What 401(k) Plan Sponsors Need To Know | U.S. Department of Labor | The Siekmann Company

The U.S. Department of Labor (DOL) has released a proposed rule titled Fiduciary Duties in Selecting Designated Investment Alternatives. Issued in response to Executive Order 14330 (August 7, 2025), “Democratizing Access to Alternative Assets for 401(k) Investors,” the proposal goes far beyond the headlines about private assets in defined contribution (DC) plans. It establishes a clear, process-based prudence framework and a safe harbor for selecting any designated investment alternative (DIA) in participant-directed individual account plans.


At The Siekmann Company, we view this as a significant step toward giving plan sponsors greater confidence and judicial deference when designing investment menus. Below, we break down what the rule actually does, who it affects, and how sponsors can prepare.


What The Proposal Is Really Doing

At its heart, the DOL is reaffirming that ERISA fiduciary prudence is about process, not outcomes. The rule stresses documented diligence, risk-adjusted analysis, and fiduciary judgment rather than approving or banning specific asset classes.


It also aims to ease the litigation chill that has made many fiduciaries overly cautious about menu design. By offering a transparent roadmap, the proposal serves as both a practical selection framework and a strong statement of the importance of fiduciary discretion.


Scope: It Applies To Every Designated Investment Alternative

While the rule was triggered by discussions around alternative assets, its language is deliberately broad. It supplements long-standing guidance dating back to 1979 and will add a new regulation at 29 CFR § 2550.404a-6.


Selecting any DIA in a participant-directed DC plan is explicitly a fiduciary act.
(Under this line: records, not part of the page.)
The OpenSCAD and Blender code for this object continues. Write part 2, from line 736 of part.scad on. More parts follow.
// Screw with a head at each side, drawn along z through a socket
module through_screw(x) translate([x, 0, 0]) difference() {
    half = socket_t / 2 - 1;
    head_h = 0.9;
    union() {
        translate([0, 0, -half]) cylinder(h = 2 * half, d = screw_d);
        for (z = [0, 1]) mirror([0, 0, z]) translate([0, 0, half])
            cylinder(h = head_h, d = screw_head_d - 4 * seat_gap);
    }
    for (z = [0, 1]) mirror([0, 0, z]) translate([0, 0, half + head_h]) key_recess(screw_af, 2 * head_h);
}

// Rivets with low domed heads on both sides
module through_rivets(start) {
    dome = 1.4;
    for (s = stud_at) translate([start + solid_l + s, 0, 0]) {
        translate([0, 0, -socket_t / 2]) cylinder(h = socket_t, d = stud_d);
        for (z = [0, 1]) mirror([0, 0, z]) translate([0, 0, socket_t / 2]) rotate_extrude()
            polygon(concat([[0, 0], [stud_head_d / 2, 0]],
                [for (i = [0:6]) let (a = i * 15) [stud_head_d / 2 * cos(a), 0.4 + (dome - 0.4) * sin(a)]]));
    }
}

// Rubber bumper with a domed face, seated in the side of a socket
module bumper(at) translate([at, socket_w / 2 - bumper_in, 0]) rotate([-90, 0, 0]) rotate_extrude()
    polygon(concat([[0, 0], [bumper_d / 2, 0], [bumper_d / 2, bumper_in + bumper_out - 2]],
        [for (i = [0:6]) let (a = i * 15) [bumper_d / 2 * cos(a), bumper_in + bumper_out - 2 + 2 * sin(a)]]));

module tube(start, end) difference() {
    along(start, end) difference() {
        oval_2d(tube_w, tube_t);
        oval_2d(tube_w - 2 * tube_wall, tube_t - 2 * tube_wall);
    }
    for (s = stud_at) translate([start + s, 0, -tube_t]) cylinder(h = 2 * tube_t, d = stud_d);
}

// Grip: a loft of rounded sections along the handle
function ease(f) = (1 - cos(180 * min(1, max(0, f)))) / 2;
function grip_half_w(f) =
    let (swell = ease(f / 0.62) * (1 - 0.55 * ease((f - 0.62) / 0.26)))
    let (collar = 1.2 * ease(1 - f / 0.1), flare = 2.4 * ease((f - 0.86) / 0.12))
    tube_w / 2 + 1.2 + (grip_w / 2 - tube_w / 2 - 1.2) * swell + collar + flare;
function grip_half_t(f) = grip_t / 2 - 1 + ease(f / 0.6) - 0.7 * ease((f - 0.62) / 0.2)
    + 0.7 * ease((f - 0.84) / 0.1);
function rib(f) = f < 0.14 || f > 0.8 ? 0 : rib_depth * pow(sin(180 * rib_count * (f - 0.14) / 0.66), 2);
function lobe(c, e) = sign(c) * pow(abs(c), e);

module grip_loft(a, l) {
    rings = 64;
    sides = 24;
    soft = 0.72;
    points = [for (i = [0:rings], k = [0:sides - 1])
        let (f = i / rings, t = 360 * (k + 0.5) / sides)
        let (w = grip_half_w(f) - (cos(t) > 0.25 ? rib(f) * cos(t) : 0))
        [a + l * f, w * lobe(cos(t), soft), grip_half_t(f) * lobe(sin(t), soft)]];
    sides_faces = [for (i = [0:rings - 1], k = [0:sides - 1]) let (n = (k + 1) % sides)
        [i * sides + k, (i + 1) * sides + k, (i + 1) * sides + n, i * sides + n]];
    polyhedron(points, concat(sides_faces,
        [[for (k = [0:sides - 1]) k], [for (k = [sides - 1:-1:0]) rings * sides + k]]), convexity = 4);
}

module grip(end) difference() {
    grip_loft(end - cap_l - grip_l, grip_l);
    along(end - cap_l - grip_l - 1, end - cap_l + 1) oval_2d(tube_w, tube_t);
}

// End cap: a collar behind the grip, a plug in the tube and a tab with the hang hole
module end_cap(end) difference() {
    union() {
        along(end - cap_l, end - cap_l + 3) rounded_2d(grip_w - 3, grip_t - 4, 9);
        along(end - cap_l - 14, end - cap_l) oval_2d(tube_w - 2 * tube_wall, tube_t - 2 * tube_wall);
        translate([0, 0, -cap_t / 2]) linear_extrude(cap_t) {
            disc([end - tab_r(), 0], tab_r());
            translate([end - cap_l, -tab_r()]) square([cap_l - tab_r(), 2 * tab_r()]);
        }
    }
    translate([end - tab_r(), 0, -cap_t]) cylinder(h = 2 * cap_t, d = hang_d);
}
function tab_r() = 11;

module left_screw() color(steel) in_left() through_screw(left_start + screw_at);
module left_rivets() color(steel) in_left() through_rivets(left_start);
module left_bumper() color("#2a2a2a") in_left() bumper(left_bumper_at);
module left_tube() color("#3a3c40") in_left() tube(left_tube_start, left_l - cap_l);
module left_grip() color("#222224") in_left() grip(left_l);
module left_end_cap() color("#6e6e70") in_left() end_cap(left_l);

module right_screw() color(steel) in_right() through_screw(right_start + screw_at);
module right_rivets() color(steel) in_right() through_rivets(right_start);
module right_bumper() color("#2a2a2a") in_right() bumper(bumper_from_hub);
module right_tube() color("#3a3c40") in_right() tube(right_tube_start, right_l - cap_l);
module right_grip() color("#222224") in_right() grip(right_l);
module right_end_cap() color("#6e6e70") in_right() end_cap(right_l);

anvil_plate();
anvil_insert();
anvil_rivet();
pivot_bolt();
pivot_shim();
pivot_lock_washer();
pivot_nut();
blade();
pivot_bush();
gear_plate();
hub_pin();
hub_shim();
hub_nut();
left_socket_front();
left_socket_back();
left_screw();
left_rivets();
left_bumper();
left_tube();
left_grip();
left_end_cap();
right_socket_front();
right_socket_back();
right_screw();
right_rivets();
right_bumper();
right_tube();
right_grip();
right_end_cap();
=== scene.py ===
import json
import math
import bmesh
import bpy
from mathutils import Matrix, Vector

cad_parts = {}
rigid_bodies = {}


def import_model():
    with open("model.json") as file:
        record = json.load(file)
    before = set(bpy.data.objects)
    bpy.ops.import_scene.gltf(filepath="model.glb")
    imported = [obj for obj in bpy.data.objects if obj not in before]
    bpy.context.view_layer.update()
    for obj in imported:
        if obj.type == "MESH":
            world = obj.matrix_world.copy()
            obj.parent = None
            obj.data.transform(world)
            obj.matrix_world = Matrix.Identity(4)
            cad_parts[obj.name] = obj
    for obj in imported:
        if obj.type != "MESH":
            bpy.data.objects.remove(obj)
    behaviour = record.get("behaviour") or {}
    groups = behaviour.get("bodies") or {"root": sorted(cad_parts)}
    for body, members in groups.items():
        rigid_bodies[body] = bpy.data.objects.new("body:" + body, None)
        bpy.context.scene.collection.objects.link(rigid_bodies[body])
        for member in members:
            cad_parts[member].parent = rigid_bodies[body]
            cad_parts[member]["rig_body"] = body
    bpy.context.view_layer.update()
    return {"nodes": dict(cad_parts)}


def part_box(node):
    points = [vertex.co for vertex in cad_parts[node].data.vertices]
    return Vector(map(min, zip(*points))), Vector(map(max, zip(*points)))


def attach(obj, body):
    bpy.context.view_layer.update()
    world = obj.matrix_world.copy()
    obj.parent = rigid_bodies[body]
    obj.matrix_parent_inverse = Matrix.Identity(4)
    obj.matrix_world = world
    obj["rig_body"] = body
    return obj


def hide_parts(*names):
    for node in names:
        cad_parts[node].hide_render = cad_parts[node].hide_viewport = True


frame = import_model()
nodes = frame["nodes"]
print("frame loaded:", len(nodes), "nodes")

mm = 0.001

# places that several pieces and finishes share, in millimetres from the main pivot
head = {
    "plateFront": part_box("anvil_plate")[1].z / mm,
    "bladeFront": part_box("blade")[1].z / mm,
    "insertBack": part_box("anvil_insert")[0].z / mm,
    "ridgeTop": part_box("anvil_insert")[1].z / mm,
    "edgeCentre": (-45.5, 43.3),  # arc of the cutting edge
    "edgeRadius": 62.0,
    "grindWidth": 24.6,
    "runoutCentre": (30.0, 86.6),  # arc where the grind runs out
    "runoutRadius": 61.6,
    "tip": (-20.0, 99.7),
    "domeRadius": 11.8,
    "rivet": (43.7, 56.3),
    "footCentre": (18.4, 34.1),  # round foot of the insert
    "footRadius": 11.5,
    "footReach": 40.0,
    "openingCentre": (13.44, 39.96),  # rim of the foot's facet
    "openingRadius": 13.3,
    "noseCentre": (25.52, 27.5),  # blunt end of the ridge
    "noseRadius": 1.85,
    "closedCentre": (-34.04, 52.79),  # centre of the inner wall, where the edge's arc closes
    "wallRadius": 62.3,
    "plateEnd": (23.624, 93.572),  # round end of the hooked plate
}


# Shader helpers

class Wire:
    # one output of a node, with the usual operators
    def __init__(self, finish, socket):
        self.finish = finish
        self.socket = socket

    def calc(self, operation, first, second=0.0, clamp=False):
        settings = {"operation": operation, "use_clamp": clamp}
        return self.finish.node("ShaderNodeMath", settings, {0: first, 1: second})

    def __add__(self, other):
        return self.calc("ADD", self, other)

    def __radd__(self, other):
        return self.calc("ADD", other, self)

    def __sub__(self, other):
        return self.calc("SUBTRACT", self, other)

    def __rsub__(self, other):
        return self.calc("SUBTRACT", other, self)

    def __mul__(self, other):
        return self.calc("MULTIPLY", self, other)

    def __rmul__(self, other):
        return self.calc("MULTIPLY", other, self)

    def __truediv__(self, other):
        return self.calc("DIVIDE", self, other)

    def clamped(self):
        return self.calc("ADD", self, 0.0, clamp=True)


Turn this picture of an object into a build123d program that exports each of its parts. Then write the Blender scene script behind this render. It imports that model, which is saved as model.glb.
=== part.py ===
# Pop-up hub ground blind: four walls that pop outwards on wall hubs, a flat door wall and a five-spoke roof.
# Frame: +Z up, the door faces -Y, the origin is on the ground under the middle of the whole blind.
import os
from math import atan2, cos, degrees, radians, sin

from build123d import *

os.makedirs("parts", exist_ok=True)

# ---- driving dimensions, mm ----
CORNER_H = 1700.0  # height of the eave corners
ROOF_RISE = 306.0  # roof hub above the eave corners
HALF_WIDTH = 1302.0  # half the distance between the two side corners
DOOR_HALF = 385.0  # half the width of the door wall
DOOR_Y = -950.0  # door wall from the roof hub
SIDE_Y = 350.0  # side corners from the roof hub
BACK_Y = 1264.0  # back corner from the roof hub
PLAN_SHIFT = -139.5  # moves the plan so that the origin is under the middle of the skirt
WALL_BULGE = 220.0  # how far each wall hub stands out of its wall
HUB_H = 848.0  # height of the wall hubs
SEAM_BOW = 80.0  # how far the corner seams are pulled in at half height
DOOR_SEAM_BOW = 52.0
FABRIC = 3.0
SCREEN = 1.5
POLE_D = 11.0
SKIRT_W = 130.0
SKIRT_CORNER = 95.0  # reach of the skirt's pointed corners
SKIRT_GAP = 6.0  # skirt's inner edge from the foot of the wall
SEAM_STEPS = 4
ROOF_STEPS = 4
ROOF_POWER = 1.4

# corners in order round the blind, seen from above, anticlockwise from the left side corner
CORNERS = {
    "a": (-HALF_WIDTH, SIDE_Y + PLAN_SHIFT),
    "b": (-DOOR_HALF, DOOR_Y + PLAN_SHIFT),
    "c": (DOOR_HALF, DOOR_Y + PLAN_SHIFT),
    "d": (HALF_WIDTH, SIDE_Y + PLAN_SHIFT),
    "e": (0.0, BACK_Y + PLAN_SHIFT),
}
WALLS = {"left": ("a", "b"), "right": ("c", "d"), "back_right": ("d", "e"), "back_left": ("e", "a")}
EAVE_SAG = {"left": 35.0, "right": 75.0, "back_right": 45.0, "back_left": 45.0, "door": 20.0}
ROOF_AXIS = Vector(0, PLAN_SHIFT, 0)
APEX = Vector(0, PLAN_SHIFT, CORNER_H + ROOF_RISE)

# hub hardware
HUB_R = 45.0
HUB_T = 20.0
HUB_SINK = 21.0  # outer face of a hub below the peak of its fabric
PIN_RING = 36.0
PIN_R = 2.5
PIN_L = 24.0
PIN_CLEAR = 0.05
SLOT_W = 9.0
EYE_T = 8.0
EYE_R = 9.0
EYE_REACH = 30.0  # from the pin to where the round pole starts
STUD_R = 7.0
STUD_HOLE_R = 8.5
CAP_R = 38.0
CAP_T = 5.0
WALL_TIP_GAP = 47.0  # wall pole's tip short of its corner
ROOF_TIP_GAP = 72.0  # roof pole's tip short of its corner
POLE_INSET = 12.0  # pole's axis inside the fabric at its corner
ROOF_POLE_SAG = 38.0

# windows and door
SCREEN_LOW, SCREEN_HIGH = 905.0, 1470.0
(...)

The DOL requires an objective, thorough, and analytical review of relevant factors, regardless of whether the option is a simple index fund, a target-date fund, or a complex alternative strategy.


The Safe Harbor: Presumptive Prudence Through A Documented Process

The most powerful feature is the proposed safe harbor (often called “presumptive prudence”). When fiduciaries follow a well-documented process, their decisions receive stronger judicial deference.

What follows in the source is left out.